居酒屋文蔵

 この店は私の飲み屋稼業の原点であり、仕込みのワザをいただいた、たいへん恩のある店なのです。 山口瞳さんの小説に「居酒屋 兆冶」という小説があります。 そのモデルになった店で映画化され、主人役に高倉健、奥さん役に加藤登紀子というキャストで20年位前に随分と話題になった作品でした。 その頃、色々な作家や芸術家或いは文化人といはれる人達が訪れ、毎日毎日がたいへんなにぎわいでした。 だからと言って、文蔵さんはおごるでもなく、不器用に照れ臭そうにモツ焼きを焼いていました。 10人ばかりでいっぱいになってしまう店ですが今も健在です。
 その日、6時頃着きました。 まだ提灯も暖簾も出ていません。準備中としてありましたが中にはいりました。 暗い店の中で背中をまるめて仕込みをしていました。 いきなり誰だとばかりの表情でしたが、「伸ちゃん」 と確認するとニンマリ笑って迎えてくれました。 店の中はエアコンもなく昔の飲み屋はどこもこんな風だったんだろう と自分に言い聞かせながら仕込みの終わるのをまちました。
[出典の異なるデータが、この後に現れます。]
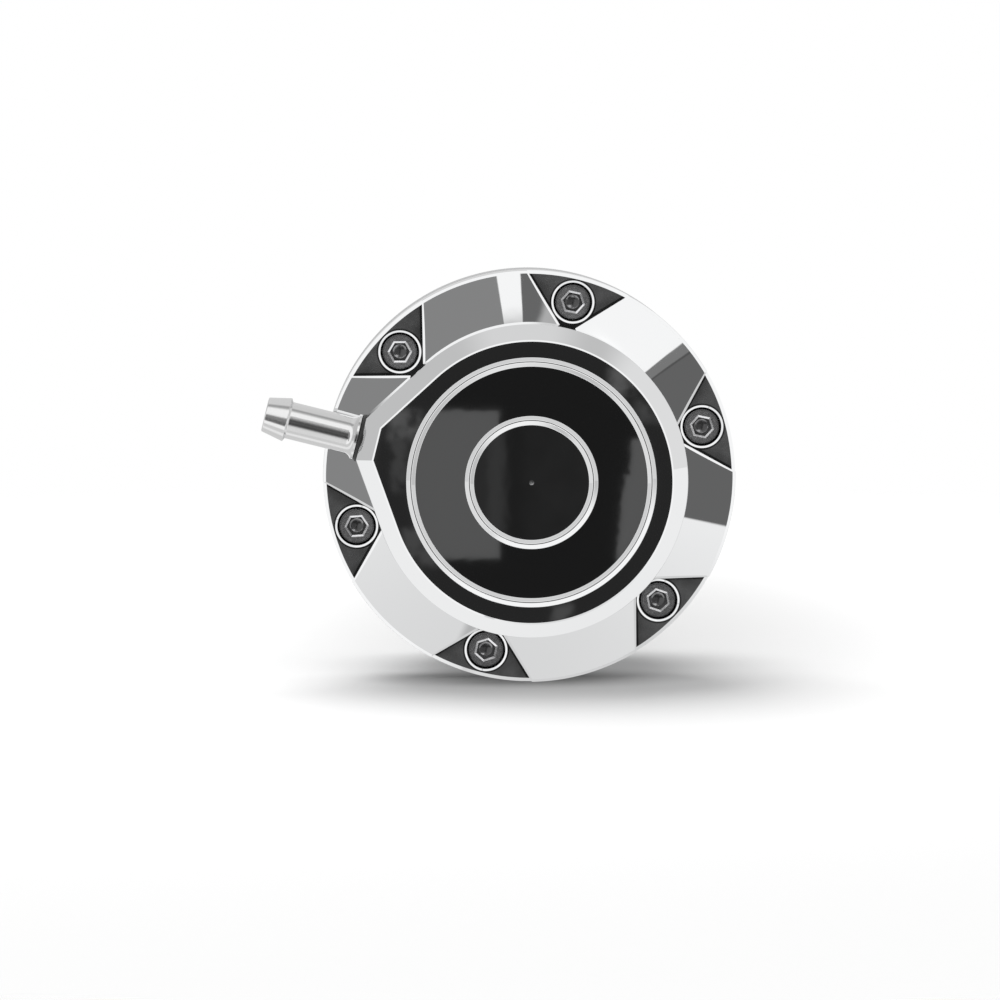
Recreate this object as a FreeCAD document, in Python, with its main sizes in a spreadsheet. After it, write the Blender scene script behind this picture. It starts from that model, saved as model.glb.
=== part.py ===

 モツ焼きと煮込み そのほか少々のツマミがあるが 中心は変わらずモツ焼きである。 客に愛想をいえる人ではないから、自然と背中を向けてしまう。それでも、店がつずいているのは文蔵さんのひたすらなる愚直のなせることだ。 そして、酒も変わらず飲み続けている。 体に色々不調があるとは言え そうしなければ客と接するのが大変と言う。 いずれにせよ、不器用、無愛想、無口 これは文蔵と言う店の拠って立つところである。
 たそがれている。 が 時代におもねることなく、自らのできること、自らの信じるところを素朴に生きる。 清貧なる商いをつづける店である。
 帰り際、 文蔵さんは私の手を両手でしっかり握りしめ 「伸ちゃん ありがとう」と うつむきかげんに挨拶をしてくれた。 国立の大学通りをひとり とぼとぼ歩きながら 又、来年も夏の暑い夜に文蔵にこよう。 そして、汗を流しながら酒を呑もう。